4. The Safety Net: The "Five-Layer" Castle

Since the AI can run commands that delete files, OPENDEV doesn't just say "Please be nice." It builds a fortress with five layers of defense:

  1. The Rulebook (Prompt): The AI is told, "You are a helpful assistant, not a hacker."
  2. The Tool Chest (Schema): The AI is literally not given the keys to dangerous tools unless it's in "Plan Mode." If the tool doesn't exist in its list, it can't use it.
  3. The Gatekeeper (Approval): For dangerous actions (like deleting a file), the system stops and asks you: "Are you sure?"
  4. The Inspector (Validation): Before a command runs, the system checks, "Is this command trying to delete the whole hard drive? If yes, block it."
  5. The Undo Button (Persistence): If the AI makes a mistake, you can hit "Undo," and the system uses a hidden "time machine" (a shadow git repository) to restore your files exactly how they were before.

5. The "Lazy" Discovery

Imagine you have a library with 10,000 books. If you ask the AI to "read the library," it would take forever and waste time.
OPENDEV is lazy in a good way. It doesn't load all 10,000 books into its brain at startup. It only loads the "Table of Contents." When you ask, "How do I connect to a database?", then it goes and fetches the specific "Database" book. This keeps the AI fast and focused.

The Big Picture

OPENDEV is a blueprint for how to build AI that is safe, smart, and actually useful for real-world software engineering.

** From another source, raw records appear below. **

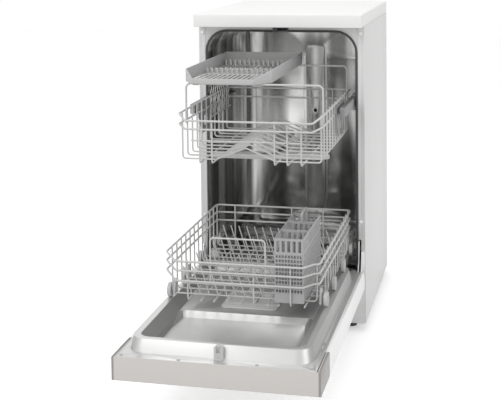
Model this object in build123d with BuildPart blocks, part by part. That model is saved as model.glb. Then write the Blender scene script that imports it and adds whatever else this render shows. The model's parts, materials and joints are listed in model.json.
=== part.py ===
"""Slimline dishwasher, 45 cm wide, with its door open and both racks pulled out.

Millimetres. X is to the right, Y runs back into the cabinet and Z is up. The origin is on the
floor, below the middle of the cabinet's front frame.
"""

import os

from build123d import *

os.makedirs("parts", exist_ok=True)

# Cabinet
cabinet_width = 448.0
cabinet_depth = 545.0
cabinet_height = 845.0
worktop_thickness = 34.0
worktop_overhang = 55.6
foot_height = 22.0
foot_inset = 48.0
foot_pad_radius = 19.0
sheet = 1.0
fold = 18.0
kick_top = 147.0
base_wall = 40.0
base_sheet = 2.0
counterweight_height = 70.0
counterweight_depth = 105.0

# Tub, measured on its inner faces
tub_side_gap = 22.5
tub_top_gap = 49.0
tub_half_width = cabinet_width / 2 - tub_side_gap
tub_top = cabinet_height - tub_top_gap
tub_mouth_bottom = 153.0
tub_floor = 158.0
tub_back = 513.0
tub_sheet = 1.2
tub_top_radius = 55.0
tub_low_radius = 16.0
pocket_depth = 15.0
ledge_height = 197.0
ledge_width = 25.5
ledge_half_gap = tub_half_width - ledge_width
duct_x = 8.0
duct_width = 57.0
duct_depth = 11.0
duct_top = tub_top - 84.0
panel_top = tub_top - 127.0
panel_relief = 3.0
gasket_thickness = 3.1
gasket_lip = 1.5
gasket_width = 5.7

# Sump, pumps and lower spray arm
sump_y = 240.0
sump_radius = 62.0
sump_depth = 66.0
cup_y = 214.0
cup_radius = 28.0
arm_y = 278.0
spindle_radius = 6.0
arm_end_gap = 18.0
arm_reach = ledge_half_gap - arm_end_gap
arm_thickness = 12.0
arm_height = 176.0
salt_x = 112.0
salt_y = 140.0
salt_radius = 27.0
pump_radius = 42.0
pump_length = 105.0
running_fit = 0.08

# Door, lying open
pivot_y = -42.0
pivot_z = 129.0
door_end = -721.3
door_under = 116.7
door_face = 168.6
door_side_gap = 1.0
door_half_width = cabinet_width / 2 - door_side_gap
door_sheet = 1.0
console_length = 115.0
console_wall = 2.5
end_cap = 4.5
liner_half_width = door_half_width - 8.5
flange_end = -31.0
ring_half_width = door_half_width - 20.0
ring_front = -690.0
ring_rear = -72.0
ring_radius = 40.0
ring_draught = 7.0
ring_top = 197.0
dish_inset = 15.0
dish_draught = 28.0
dish_floor = 163.0
platform_floor = 175.0
platform_front = -489.0
liner_sheet = 1.2
screw_head_radius = 3.6
screw_head_height = 1.6
screw_shank_radius = 1.7
pin_radius = 4.0
button_radius = 6.2
button_pitch = 26.0

# Dispenser in the door
dispenser_x = -3.0
dispenser_y = -330.0
dispenser_width = 134.0
dispenser_length = 128.0
dispenser_rim = 3.0

# Racks, pulled out
wire = 4.0
rim_wire = 5.0
wire_bend = 4.0
weld_gap = 0.1
lower_x = -3.0
lower_front = -448.0
lower_depth = 472.0
lower_side_gap = 17.5
lower_half_width = tub_half_width - lower_side_gap
lower_bottom = 203.0
lower_front_rims = (297.0, 275.5, 251.5)
lower_side_rims = (316.0, 296.0, 274.0)
handle_rise = 58.0
handle_width = 130.0
tine_length = 66.0
tine_wire = 3.4
tine_lean = 17.0
tine_pitch = 21.5
wheel_radius = 17.0
wheel_width = 9.0
wheel_axle = 2.5
wheel_places = (-401.0, -282.0, -130.0, 20.0)
notch_play = 1.7
upper_front = -390.0
upper_depth = 484.0
upper_side_gap = 29.5
upper_half_width = tub_half_width - upper_side_gap
upper_bottom = tub_top - 281.0
upper_front_rims = (upper_bottom + 102.0, upper_bottom + 82.0)
upper_side_rims = (upper_bottom + 116.0, upper_bottom + 91.0)
ridge_x = -13.0
ridge_half_width = 72.0
ridge_height = 29.0
hoop_top = upper_bottom + 184.5
hoop_half_width = upper_half_width - rim_wire - 0.1
hoop_places = (-325.0, 80.0)

# Upper rack runners
rail_height = 24.0
rail_depth = 12.0
rail_sheet = 1.4
rail_z = upper_bottom + 97.0
rail_wall_gap = 3.5
rail_outer = tub_half_width - rail_wall_gap
rail_front = -184.0
rail_length = 434.0
roller_radius = 10.2
roller_width = 8.0
roller_places = (-160.0, -70.0)
guide_roller_radius = 8.0
guide_y = 40.0

# Slotted basket and top tray
basket_width = 68.0
basket_right = lower_half_width - 46.0
basket_left = basket_right - basket_width
basket_front = -439.0
basket_length = 240.0
basket_height = 149.0
basket_wall = 2.0
basket_solid_base = 22.0
basket_band = 118.0
tray_width = 214.0
tray_left = -upper_half_width
tray_right = tray_left + tray_width
tray_front = -352.0
tray_back = 95.0
tray_corner_x = 32.0
tray_corner_y = 43.0
tray_height = 31.0
tray_front_height = 12.5
tray_wall = 2.0

# Places that follow from the sizes above
panel_half = cabinet_width / 2
worktop_bottom = cabinet_height - worktop_thickness
frame_front = sheet + 0.2
frame_back = frame_front + tub_sheet
mouth_back = frame_back + 0.1
slot_inner = tub_half_width + 2.3
slot_outer = slot_inner + 9.8
slot_bottom = 80.0
slot_top = 245.0
arm_plate_inner = slot_inner + 2.2
arm_plate = 3.0
bracket_inner = slot_outer + 0.8
bracket_sheet = 2.4
console_end = door_end + console_length
lower_back = lower_front + lower_depth
upper_back = upper_front + upper_depth
lower_long_z = lower_bottom + wire / 2
lower_cross_z = lower_long_z + wire + weld_gap
upper_long_z = upper_bottom + wire / 2
upper_cross_z = upper_long_z + wire + weld_gap
wheel_z = ledge_height + wheel_radius + 0.3
wheel_inner = lower_half_width - 1.7
tray_bottom = hoop_top + 0.3
basket_bottom = lower_cross_z + wire / 2 + 0.3
finished = {}


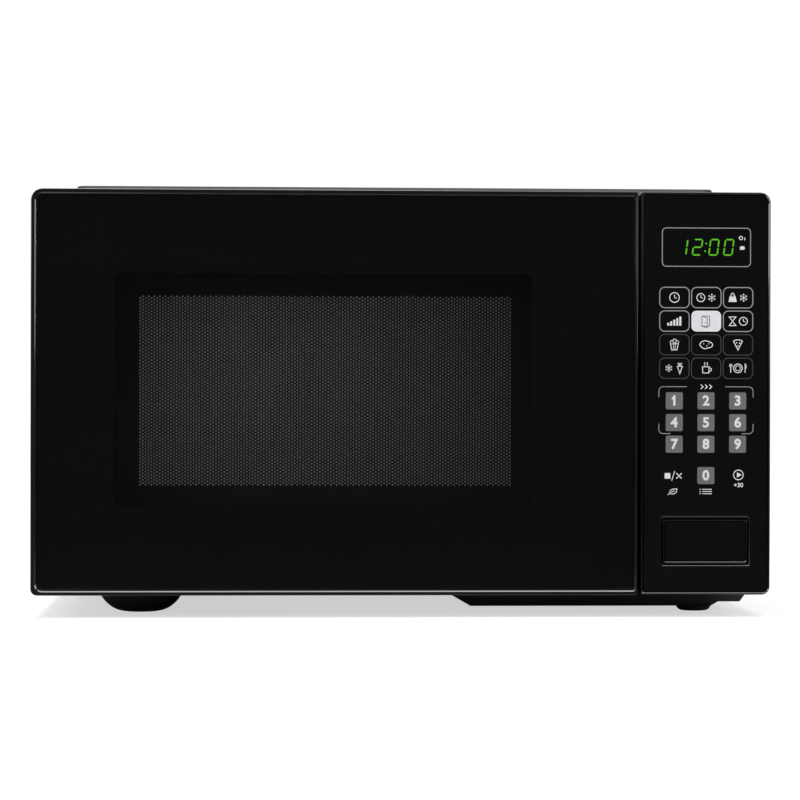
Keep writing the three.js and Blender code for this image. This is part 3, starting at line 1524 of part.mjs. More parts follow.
// A bell crank on its own shaft: the button's stem pushes the long arm, and the nose lifts the hook.
function releaseLever() {
  const tip = { y: hookTip - HOOK_BARB_LENGTH / 2, z: HOOK_LOW - HOOK_BARB - RUNNING, half: 1.2 };
  const r = LEVER_SHAFT;
  const nose = polygon([
    [lever.y - r, lever.z - 1],
    [lever.y + r, lever.z - r],
    [tip.y + 2, tip.z - 4],
    [tip.y + tip.half, tip.z],
    [tip.y - tip.half, tip.z],
    [lever.y + 4, lever.z + 5],
    [lever.y - 1, lever.z + r],
  ]);
  const arm = polygon([
    [lever.y - r, stemZ - 4],
    [lever.y + 1, stemZ - 4],
    [lever.y + r, lever.z],
    [lever.y, lever.z + r],
    [lever.y - r, lever.z],
  ]);
  return join(
    rod("X", lever.y, lever.z, r, noseX.x0, leverEnd),
    prism("X", nose, noseX.x0, noseX.x1),
    prism("X", arm, stemX - 4, leverEnd),
  );
}
oven.add(mesh("release_lever", releaseLever(), "whitePlastic"));

// The lever's return spring, wound round its shaft between the eyes.
function leverSpring() {
  const x0 = bracket.eyes[0] + eye + FIT + SPRING_WIRE / 2;
  const x1 = bracket.eyes[1] - FIT - SPRING_WIRE / 2;
  const wound = coil(LEVER_SHAFT + FIT + SPRING_WIRE / 2, SPRING_WIRE, 5, x1 - x0);
  return placed(wound, [x0, lever.y, lever.z], "Y", Math.PI / 2);
}
oven.add(mesh("lever_spring", leverSpring(), "steel"));

// A snap-action switch lying behind a hook's tip: its plunger faces the tip.
function interlockSwitch(tipZ, towards) {
  const plunger = { radius: 1.6, proud: 1.6, x: 3.4 };
  const body = { long: 28, deep: 16, thick: 10.3 };
  const x0 = bracket.wall1 + FIT;
  const y0 = hookTip + FIT + plunger.proud;
  const y1 = y0 + body.deep;
  const z0 = towards > 0 ? tipZ - 4 : tipZ + 4 - body.long;
  const terminals = [4, body.long / 2, body.long - 6].map((dz) =>
    box(x0 + 4, x0 + 4.8, y1 - BITE, y1 + 7, z0 + dz, z0 + dz + 4),
  );
  const hole = (dz) => rod("X", y1 - 4, z0 + dz, 1.6, x0 - PAST, x0 + body.thick + PAST, FEW);
  return cut(
    join(
      prism("X", roundedRect(y0, z0, y1, z0 + body.long, 1), x0, x0 + body.thick),
      rod("Y", x0 + plunger.x, tipZ, plunger.radius, y0 - plunger.proud, y0 + PAST, FEW),
      terminals,
    ),
    [4, body.long - 4].map(hole),
  );
}
const tips = hooks.map((z) => z + (HOOK_DEPTH - HOOK_BARB) / 2);
const apart = 4.2; // the upper hook works two switches, above and below its middle
oven.add(
  mesh("secondary_switch", interlockSwitch(tips[0], 1), "blackPlastic"),
  mesh("primary_switch", interlockSwitch(tips[1] - apart, -1), "blackPlastic"),
  mesh("monitor_switch", interlockSwitch(tips[1] + apart, 1), "whitePlastic"),
);

// ---------------------------------------------------------------- control panel

const housingBack = plateY - FIT;
const button = {
  x0: panelX - BUTTON_WIDTH / 2,
  x1: panelX + BUTTON_WIDTH / 2,
  z0: BUTTON_CENTRE - BUTTON_HEIGHT / 2,
  z1: BUTTON_CENTRE + BUTTON_HEIGHT / 2,
};
const buttonOutline = (grow) =>
  roundedRect(button.x0 - grow, button.z0 - grow, button.x1 + grow, button.z1 + grow, 2 + grow);
const membraneLow = button.z1 + 6;
const displayZ = head - DISPLAY_DROP;
const displayOutline = (grow) =>
  roundedRect(
    panelX - DISPLAY_WIDTH / 2 - grow,
    displayZ - DISPLAY_HEIGHT / 2 - grow,
    panelX + DISPLAY_WIDTH / 2 + grow,
    displayZ + DISPLAY_HEIGHT / 2 + grow,
    1,
  );
const membraneOutline = (inset) =>
  roundedRect(
    panelLeft + MEMBRANE_MARGIN + inset,
    membraneLow + inset,
    right - MEMBRANE_MARGIN - inset,
    head - MEMBRANE_MARGIN - inset,
    2,
  );
const panelOutline = (inset) =>
  roundedRect(panelLeft + inset, sill + inset, right - inset, head - inset, [
    cornerOf(MEETING_CORNER, inset),
    cornerOf(LOW_CORNER, inset),
    cornerOf(TOP_CORNER - 1, inset),
    cornerOf(MEETING_CORNER, inset),
  ]);
const board = {
  x0: panelLeft + 6,
  x1: right - 6,
  z0: head - 150,
  z1: head - 12,
  y: front + MEMBRANE + SHELL + 11,
};
const boardHoles = [board.x0 + 5, board.x1 - 5].flatMap((x) =>
  [board.z0 + 5, board.z1 - 5].map((z) => [x, z]),
);

function controlHousing() {
  const wallBack = front + MEMBRANE + SHELL;
  const collar = { wall: 1.5, back: front + 16 };
  return join(
    cut(
      loft("Y", [
        [panelOutline(EDGE_CHAMFER), front],
        [panelOutline(EDGE_CHAMFER / 4), front + EDGE_CHAMFER / 3],
        [panelOutline(0), front + EDGE_CHAMFER],
        [panelOutline(0), housingBack],
      ]),
      prism("Y", membraneOutline(0), front - PAST, front + MEMBRANE + FIT),
      prism("Y", displayOutline(FIT), front, wallBack + PAST),
      prism("Y", buttonOutline(BUTTON_FRAME), front - PAST, front + 1.2),
      prism("Y", buttonOutline(RUNNING), front, wallBack + PAST),
      prism("Y", panelOutline(SHELL), wallBack, housingBack + PAST),
    ),
    cut(
      prism("Y", buttonOutline(RUNNING + collar.wall), wallBack - BITE, collar.back),
      prism("Y", buttonOutline(RUNNING), front, collar.back + PAST),
    ),
    boardHoles.map(([x, z]) => rod("Y", x, z, 3.2, wallBack - BITE, board.y - FIT, FEW)),
  );
}
oven.add(mesh("control_housing", controlHousing(), "blackPlastic"));

const membrane = prism("Y", membraneOutline(FIT), front, front + MEMBRANE);
oven.add(mesh("keypad_membrane", membrane, "blackGloss"));

// The display stands on the board and reaches through the moulding to the back of the membrane.
const display = join(
  prism("Y", displayOutline(0), front + MEMBRANE + FIT, board.y - FIT),
  prism("Y", displayOutline(1.5), front + MEMBRANE + SHELL + 1, board.y - FIT),
);
oven.add(mesh("display_module", display, "blackGloss"));

function controlBoard() {
  const { x0, x1, z0, z1, y } = board;
  const back = y + BOARD;
  const part = (dx0, dx1, high, low, top) =>
    box(x0 + dx0, x0 + dx1, back - BITE, back + high, low, top);
  const relays = range(3).map((i) => part(6 + i * 21, 22 + i * 21, 15, z0 + 12, z0 + 32));
  const can = (z, radius, high) => rod("Y", x1 - 14, z, radius, back - BITE, back + high, 12);
  return cut(
    join(
      prism("Y", roundedRect(x0, z0, x1, z1, 2), y, back),
      relays,
      part(8, 42, 14, z0 + 44, z0 + 72), // transformer
      can(z0 + 56, 6.5, 9),
      can(z0 + 76, 5, 12),
      part(12, 44, 4, z1 - 46, z1 - 36), // controller
      part(12, x1 - x0 - 12, 6, z1 - 20, z1 - 12), // keypad connector
    ),
    boardHoles.map(([x, z]) => rod("Y", x, z, 1.6, y - PAST, back + PAST, FEW)),
  );
}
oven.add(mesh("control_board", controlBoard(), "circuit"));

// A hollow cap in the moulding's collar, with a stem that ends at the release lever.
function doorOpenButton() {
  const face = front + 0.3;
  const skirt = front + 13;
  const wall = 1.8;
  const rib = 0.8;
  const stemEnd = lever.y - LEVER_SHAFT - FIT;
  const cone = [
    [0, -STEM - BITE],
    [STEM, -STEM - BITE],
    [STEM, -STEM],
    [STEM / 3, 0],
    [0, 0],
  ];
  return join(
    cut(
      loft("Y", [
        [buttonOutline(-1), face],
        [buttonOutline(-0.3), face + 0.3],
        [buttonOutline(0), face + 1],
        [buttonOutline(0), skirt],
      ]),
      prism("Y", buttonOutline(-wall), face + 2.2, skirt + PAST),
    ),
    rod("Y", stemX, stemZ, STEM, face + 1, stemEnd - STEM, 12),
    placed(turned(cone, 12, "Y"), [stemX, stemEnd, stemZ]),
    box(stemX - rib, stemX + rib, face + 1, skirt + 6, button.z0 + 1, button.z1 - 1),
  );
}
oven.add(mesh("door_open_button", doorOpenButton(), "blackPlastic"));

export default oven;
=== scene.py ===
"""Looks for the microwave oven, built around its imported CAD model. Shapes are drawn in mm."""
import json
import math

import bmesh
import bpy
from mathutils import Matrix, Vector

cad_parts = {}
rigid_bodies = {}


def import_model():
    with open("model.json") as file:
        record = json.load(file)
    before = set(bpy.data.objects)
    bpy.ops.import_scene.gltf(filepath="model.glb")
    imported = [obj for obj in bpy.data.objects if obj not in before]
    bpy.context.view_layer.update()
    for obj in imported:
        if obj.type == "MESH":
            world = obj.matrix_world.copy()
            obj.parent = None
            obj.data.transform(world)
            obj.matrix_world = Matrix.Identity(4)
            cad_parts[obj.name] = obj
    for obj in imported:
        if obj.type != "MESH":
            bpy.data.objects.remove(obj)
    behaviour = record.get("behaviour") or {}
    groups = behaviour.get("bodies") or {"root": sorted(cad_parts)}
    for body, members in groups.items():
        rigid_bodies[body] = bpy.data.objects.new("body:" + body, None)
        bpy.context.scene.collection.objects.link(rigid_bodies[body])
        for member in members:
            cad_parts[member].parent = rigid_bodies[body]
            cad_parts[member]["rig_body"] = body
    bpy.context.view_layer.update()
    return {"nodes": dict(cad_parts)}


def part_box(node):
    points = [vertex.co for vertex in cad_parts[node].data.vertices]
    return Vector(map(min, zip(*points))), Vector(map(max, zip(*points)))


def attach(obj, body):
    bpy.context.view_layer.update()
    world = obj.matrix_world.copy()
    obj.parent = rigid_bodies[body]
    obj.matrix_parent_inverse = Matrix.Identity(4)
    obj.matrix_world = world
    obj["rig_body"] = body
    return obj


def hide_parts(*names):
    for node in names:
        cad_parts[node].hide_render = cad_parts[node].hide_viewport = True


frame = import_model()

MM = 0.001
QUARTER, FULL_TURN = math.pi / 2, 2 * math.pi

nodes = frame["nodes"]
boxes = {name: tuple(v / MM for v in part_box(name)) for name in nodes}


def span(name):
    """x0, x1, y0, y1, z0, z1 of a CAD node, in mm."""
    low, high = boxes[name]
    return low.x, high.x, low.y, high.y, low.z, high.z


def front_of(name):
    """The front of a CAD node as a rectangle: x0, z0, x1, z1."""
    x0, x1, _, _, z0, z1 = span(name)
    return x0, z0, x1, z1


def depths(name):
    """The front and the back of a CAD node, along y."""
    low, high = boxes[name]
    return low.y, high.y


def within(rect, left, low, right, high):
    """A rectangle inside another, by its margins."""
    x0, z0, x1, z1 = rect
    return x0 + left, z0 + low, x1 - right, z1 - high


def shrunk(rect, by):
    """A rectangle inside another, by the same margin all round."""
    return within(rect, by, by, by, by)


# ---- materials

# Sockets of a Mix node for colours, which share their names with other sockets.
MIX_FACTOR, MIX_A, MIX_B, MIX_RESULT = 0, 6, 7, 2


class Shader:
    """A node tree, with helpers that add nodes, join them and return their outputs."""

    def __init__(self, owner):
        owner.use_nodes = True
        self.owner = owner
        self.tree = owner.node_tree
        self.tree.nodes.clear()

    def add(self, kind, inputs=None, **attributes):
        """A new node, with values for its sockets and for the node itself."""
        node = self.tree.nodes.new(f"ShaderNode{kind}")
        for key, value in attributes.items():
            setattr(node, key, value)
        for key, value in (inputs or {}).items():
            node.inputs[key].default_value = value
        return node

    def link(self, output, node, socket):
        self.tree.links.new(output, node.inputs[socket])

    def principled(self, inputs):
        main = self.add("BsdfPrincipled", inputs)
        self.link(main.outputs["BSDF"], self.add("OutputMaterial"), "Surface")
        return main

    def noise(self, scale, detail, rough, stretch=None):
        texture = self.add("TexNoise", {"Scale": scale, "Detail": detail, "Roughness": rough})
        place = self.add("TexCoord").outputs["Object"]
        if stretch:
            mapping = self.add("Mapping", {"Scale": stretch})
            self.link(place, mapping, "Vector")
            place = mapping.outputs["Vector"]
        self.link(place, texture, "Vector")
        return texture.outputs["Fac"]

    def ranged(self, value, old, new=(0, 1)):
        """The value, carried from one range to another and clamped."""
        limits = {"From Min": old[0], "From Max": old[1], "To Min": new[0], "To Max": new[1]}
        node = self.add("MapRange", limits)
        self.link(value, node, "Value")
        return node.outputs["Result"]

    def maths(self, operation, first, second, **attributes):
        node = self.add("Math", operation=operation, **attributes)
        self.link(first, node, 0)
        self.link(second, node, 1)
        return node.outputs["Value"]

    def mixed(self, factor, first, second):
        """A mix of two colours, each a tuple or an output."""
        node = self.add("Mix", data_type="RGBA")
        self.link(factor, node, MIX_FACTOR)
        for socket, value in ((MIX_A, first), (MIX_B, second)):
            if isinstance(value, tuple):
                node.inputs[socket].default_value = (*value, 1)
            else:
                self.link(value, node, socket)
        return node.outputs[MIX_RESULT]

    def bump(self, height, main, strength, depth):
        node = self.add("Bump", {"Strength": strength, "Distance": depth * MM})
        self.link(height, node, "Height")
        self.link(node.outputs["Normal"], main, "Normal")
        return node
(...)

Instead of a "magic black box" that sometimes works and sometimes deletes your data, OPENDEV is a structured, transparent, and safe environment. It treats the AI like a brilliant but clumsy intern:

  • Give them a clear plan.
  • Let them think before they act.
  • Give them specialized tools.
  • Watch them closely with safety nets.
  • And always, always have an "Undo" button ready.

It's not just about writing code; it's about building a system where humans and AI can work together without the AI accidentally burning down the house.